Is an independent Kurdistan economically viable?
Following the Iraqi Kurds’ controversial independence referendum that resulted in an overwhelming “yes” vote, the Kurdistan Regional Government (KRG) has been placed under conditions that strongly resemble a siege.
Baghdad, Tehran and Ankara have all taken measures to cripple an already fiscally precarious Iraqi Kurdistan, pressuring it to renounce the referendum despite the KRG having made no formal moves towards declaring independence.
The besieging parties are attempting to punish the KRG, led by President Masoud Barzani. By turning the screws on the Kurdish leader, they are attempting to force him to backtrack against the results of the poll.
Barzani is heavily reliant on the goodwill of his neighbours and extensive support from foreign powers, including the United States. Without this goodwill and support, an independent Kurdistan could arguably fail to survive economically. It could be relegated to an economic backwater, impoverished, crippled and unviable as a real state.
First, the KRG’s existing borders — even if one was to include the illegally occupied Kirkuk and other territories — are landlocked and dependent on its immediate neighbours for trade.
While Iraq agrees with Iran on much these days, it disagrees with Turkey on just about everything apart from the issue of Kurdish independence. As such, Turkey, Iran and Iraq have agreed that sanctions imposed by one must be imposed by all. To that end, Ankara has agreed to go exclusively through Baghdad for oil exports, putting the KRG-controlled oil pumped from Kirkuk to Turkey’s southern Ceyhan port at risk. Iran has halted trucking energy products, including oil, through its shared border with the KRG, placing the Kurds under enormous financial strain.

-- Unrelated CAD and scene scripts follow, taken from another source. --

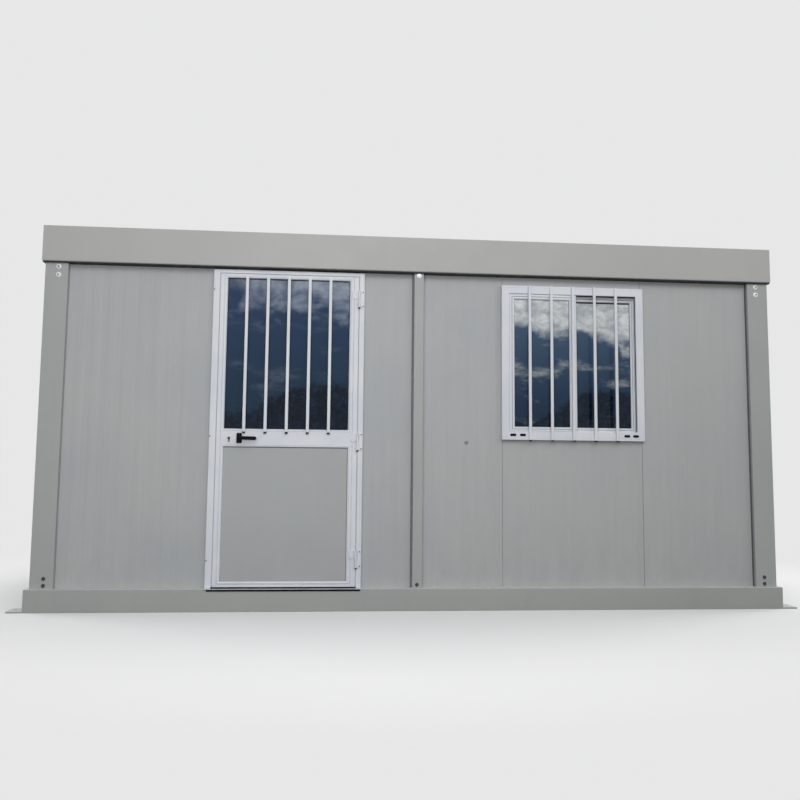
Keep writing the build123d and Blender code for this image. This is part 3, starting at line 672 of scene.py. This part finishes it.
PLUG_PLACE = (0.328, WALL_FACE, 1.106)
for name, look, profile in (
    ("wall_plug", PAINT, [
        (-0.002, 0.0142), (0.0012, 0.0142), (0.0030, 0.0130), (0.0032, 0.0116), (0.0012, 0.0106), (0.0012, 0),
    ]),
    ("wall_plug_core", FADED_SEAL, [(0.0008, 0.0108), (0.0014, 0.0108), (0.0022, 0.0085), (0.0024, 0)]),
):
    Shape().lathe(PLUG_PLACE, FORWARD, profile, 28).done(name, look, sharp=50)

boxes("panel_joint_bead", FADED_SEAL, [
    (joint_right - 0.0022, joint_right + 0.0022, WALL_FACE - 0.0003, WALL_FACE + 0.003, z0, z1)
    for z0, z1 in ((WALL_FOOT, FRAME[4]), (FRAME[5], WALL_TOP))
])


# Roof screws and ceiling strips

ROOF_FALL = math.atan2(0.028, 1.132)
SCREW_PITCH, SCREWS_ALONG = 0.2, 24
SCREW_ROWS = (0.22, 0.55, 1.09)  # from the ridge

screws = Shape()
ridge_z = ends("roof_sheets")[5]
for i in range(SCREWS_ALONG):
    x = (i - (SCREWS_ALONG - 1) / 2) * SCREW_PITCH
    for y in SCREW_ROWS:
        z = ridge_z - math.tan(ROOF_FALL) * y
        for sy in (-1, 1):
            axis = (0, sy * math.sin(ROOF_FALL), math.cos(ROOF_FALL))
            screws.bolt((x, sy * y, z - 0.0005), axis, 0.0055, 0.005, 0.0105)
screws.done("roof_screws", ZINC, sharp=30)

under = ends("ceiling_panel")[4]
boxes("ceiling_strips", CEILING, [
    (x - 0.018, x + 0.018, -1.06, 1.06, under - 0.0035, under + 0.0005) for x in (-1.6, -0.6, 0.4, 1.4)
], bevel=0.0012)


# Door frame

GAP = 0.005  # between leaf and frame
LAP = 0.015  # of the frame's flange over the wall panels
STOP = 0.020  # of the jambs behind the leaf
FLANGE_DROP = 0.008  # of the head's flange below the jambs' top
LEFT_IN, RIGHT_IN = LEAF[0] - GAP, LEAF[1] + GAP
JAMB_SIDES = ((JAMBS[0], LEFT_IN, 1), (JAMBS[1], RIGHT_IN, -1))
LEAF_BACK = ends("door_rails")[3]
LEAF_DEPTH = LEAF_BACK - DOOR_FACE
stop_y, back_y = LEAF_BACK + GAP, JAMBS[3]
wall, stop_in, back_in = WALL_FACE - DOOR_FACE, LEAF_DEPTH + GAP, back_y - DOOR_FACE  # behind the door's face


def jamb_outline(edge, inner, inward):
    """Aluminium section: chamfered flange with one fine line, body and stop."""
    body, stop = edge + inward * LAP, inner + inward * STOP
    line = edge + inward * 0.0135
    return [
        (edge, wall), (edge, 0.004), (edge + inward * 0.004, 0), (line - inward * 0.001, 0), (line, 0.0012),
        (line + inward * 0.001, 0), (inner - inward * 0.0012, 0), (inner, 0.0012), (inner, stop_in),
        (stop, stop_in), (stop, back_in), (body, back_in), (body, wall),
    ]


jambs = Shape()
for edge, inner, inward in JAMB_SIDES:
    jambs.prism("Z", jamb_outline(edge, inner, inward), JAMBS[4], JAMBS[5] - FLANGE_DROP, (0, DOOR_FACE))
    low_x, high_x = sorted((edge + inward * LAP, inner))
    jambs.box(low_x, high_x, WALL_FACE, back_y, JAMBS[5] - FLANGE_DROP - 0.0002, JAMBS[5])
jambs.done("door_jamb_sections", WHITE, "door_jambs", 0.0006, sharp=30)

head_z = LEAF[5] + GAP
head_line = HEAD[5] - 0.016
flange_top = HEAD[5] - FLANGE_DROP
Shape().prism("X", [
    (0.0008, flange_top), (0, flange_top - 0.0008), (0, head_line + 0.0014), (0.0018, head_line),
    (0, head_line - 0.0014), (0, head_z + 0.0014), (0.0014, head_z), (stop_in, head_z), (back_in, head_z),
    (back_in, HEAD[5]), (0.026, HEAD[5]), (0.026, flange_top),
], LEFT_IN, RIGHT_IN, (DOOR_FACE, 0)).box(
    LEFT_IN + STOP, RIGHT_IN - STOP, stop_y, back_y, HEAD[4], head_z + 0.0002,
).done("door_head_section", WHITE, "door_head", 0.0006, sharp=30)

# pale gasket strips in the gap, held by the frame and short of the leaf
front, behind = DOOR_FACE + 0.0004, DOOR_FACE + 0.016
boxes("door_gap_gasket", GASKET, [
    (LEFT_IN - 0.0003, LEFT_IN + 0.0046, front, behind, LEAF[4] + 0.004, head_z),
    (RIGHT_IN - 0.0043, RIGHT_IN + 0.0003, front, behind, LEAF[4] + 0.004, head_z),
    (LEFT_IN, RIGHT_IN, front + 0.0042, behind, head_z - 0.0040, head_z + 0.0003),
], bevel=0.0006)

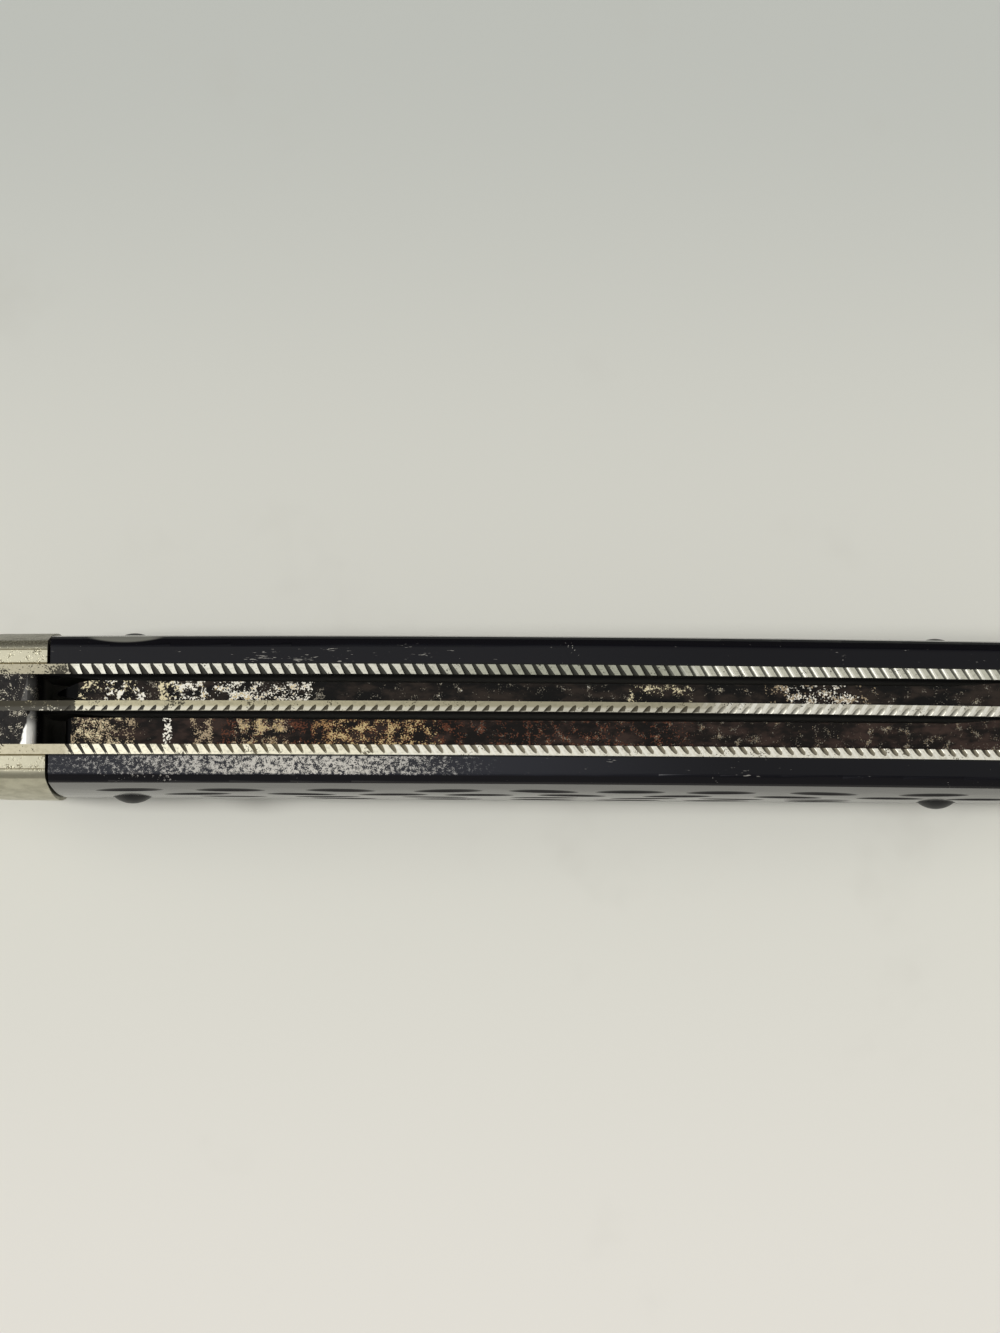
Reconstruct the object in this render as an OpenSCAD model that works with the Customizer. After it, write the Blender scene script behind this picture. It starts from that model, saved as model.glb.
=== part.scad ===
// Two-blade slip-joint pocket knife, closed, standing on its back.
// +X points to the pivot end, +Z to the open side, -Y to the mark side and +Y to the pile side.
// The origin is under the middle of the handle, on the plane that the back rests on.

/* [Handle] */
// Overall length of the handle
handle_l = 104.6; // [100:0.1:110]
// Height of the handle at the middle of its arched open side
handle_h = 18.6; // [17.8:0.1:19.6]
// Height of the handle at each rounded end
end_h = 16; // [15.4:0.1:16.8]
// Length of the two bolsters at the end away from the pivots
cap_bolster_l = 11.5; // [10:0.1:13]
// Length of the two bolsters at the pivot end
pivot_bolster_l = 14.5; // [13:0.1:16.5]

/* [Liners] */
// Thickness of each of the three liners
liner_t = 0.8; // [0.6:0.05:1]
// Width of the well that holds the main blade
main_well = 2.7; // [2.4:0.05:3]
// Width of the well that holds the second blade
second_well = 2.15; // [1.9:0.05:2.5]

/* [Milled edges] */
// Distance between grooves on the pile side liner
pile_groove_pitch = 0.957; // [0.8:0.001:1.4]
// Distance between grooves on the centre liner
centre_groove_pitch = 0.985; // [0.8:0.001:1.4]
// Distance between grooves on the mark side liner
mark_groove_pitch = 0.93; // [0.8:0.001:1.4]
// Plain stretch of each liner between the cap bolster and the first groove
groove_start = 2; // [1:0.1:5]
// Angle of the grooves in plan on the two side liners, away from square across the liner
side_groove_slant = 32; // [0:1:40]
// Angle of the grooves in plan on the centre liner
centre_groove_slant = -32; // [-40:1:0]
// Radius of the round bottom of every groove
groove_r = 0.27; // [0.2:0.01:0.35]
// Depth along the middle of the pile side liner, of its first and of its last groove
pile_groove_d = [0.1, 0.05]; // [0.02:0.005:0.2]
// Depth along the middle of the centre liner
centre_groove_d = [0.005, 0.05]; // [0:0.005:0.1]
// Depth along the middle of the mark side liner
mark_groove_d = [0.035, 0.075]; // [0.02:0.005:0.2]
// Rise towards the pile side, of the first and of the last groove of the pile side liner
pile_groove_tilt = [11, -3]; // [-25:1:25]
// Rise towards the pile side on the centre liner
centre_groove_tilt = [10, 15]; // [-25:1:25]
// Rise towards the pile side on the mark side liner
mark_groove_tilt = [-2, -20]; // [-25:1:25]

/* [Covers] */
// Thickness of a scale at its crown
scale_t = 2.9; // [2.6:0.05:3.2]
// Radius of the dome across a scale
scale_dome_r = 44; // [34:0.5:54]
// Radius that softens the edge of a scale, outside its flat edge
scale_round_r = 1.05; // [0.8:0.01:1.2]
// Thickness of a bolster at its crown
bolster_t = 3.2; // [2.9:0.05:3.6]
// Radius of the dome across a bolster
bolster_dome_r = 24; // [20:0.5:32]
// Radius that softens the edge of a bolster, outside its flat edge
bolster_round_r = 1.1; // [0.9:0.01:1.4]
// Shrinkage gap between each end of a scale and its bolster
scale_gap = 0.26; // [0.05:0.01:0.3]
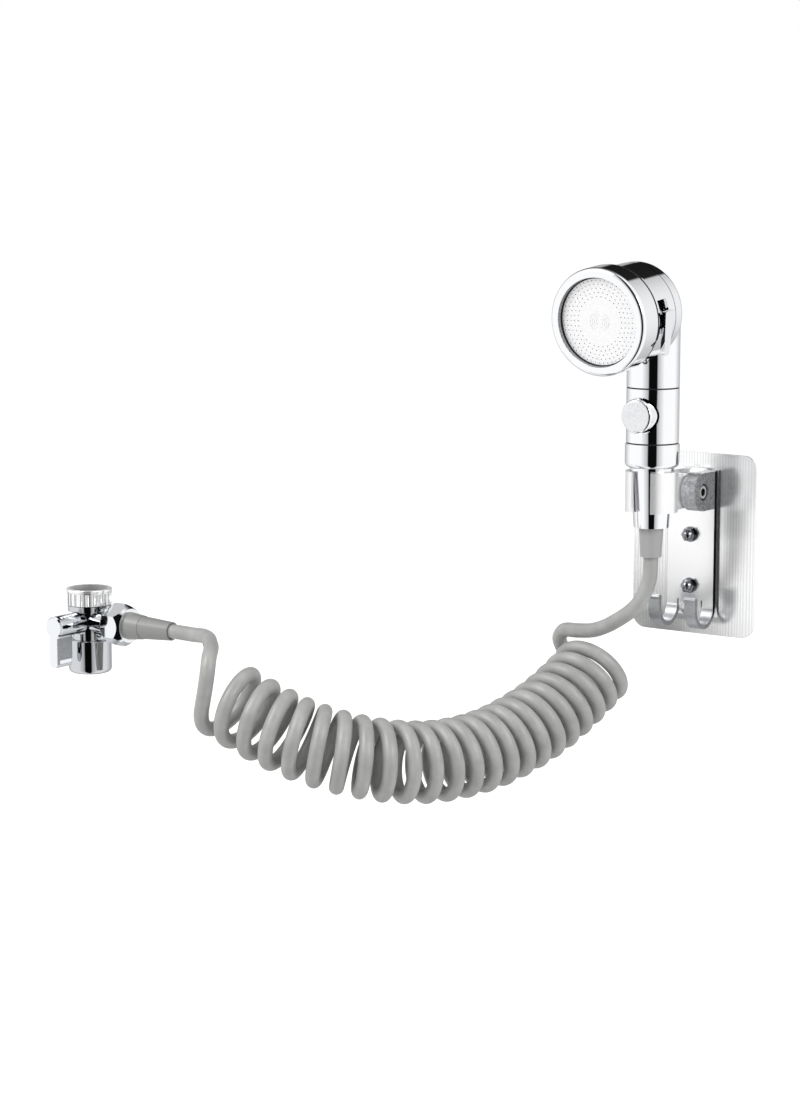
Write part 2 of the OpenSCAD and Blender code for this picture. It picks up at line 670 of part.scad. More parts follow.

Similarly, flights to, from and via Kurdish-controlled airports have been subjected to a tripartite embargo, leading the KRG’s main airports in Erbil and Sulaymaniyah to more closely resemble ghost ports devoid of activity. This came after the KRG refused to hand its airports over to the federal government. The last flights from Erbil departed September 29. Foreigners left stranded were invited to depart Iraq from Baghdad International Airport which, prior to this, was far less busy than Erbil, which was an oasis of stability in a highly violent and unstable Iraq.
While food, agricultural products and technology pass through the KRG’s borders, these necessities for normal modern life are also at risk of being severed should the dispute continue.
The KRG is Turkey’s third largest export market and a plethora of Turkish goods are sold in the region. Although Turkey would suffer from any halt in trading with Iraq’s Kurds, it definitely has cash reserves and trade with other global partners to help it weather any turmoil until their one-time ally Barzani can be brought to heel. In conjunction with an energy embargo, that could take place within a very short time.
Even before the referendum the KRG was in the midst one of the worst financial crises in its short life due to a plunge in oil prices, the explosion of the Islamic State in 2014 and Baghdad’s halting payments to the KRG. These payments, which amounted to 17% of Iraq’s national budget and 80% of the KRG’s income, were worth approximately $12 billion. Without them, Iraqi Kurdistan plunged into a fiscal crisis and Kurdish civil servants and peshmerga militiamen saw their salaries slashed or halted.
The economic issues that plagued the KRG still exist and were exacerbated by the sanctions it has been hit with since the vote. Although it is highly unlikely that Barzani will surrender his credibility with the Kurdish people by formally backtracking on the independence vote, it is highly likely he will be forced to make enormous concessions to his besiegers if he wants to survive.
After all, a state is only as good as its finances and the KRG’s treasury is looking rather empty these days.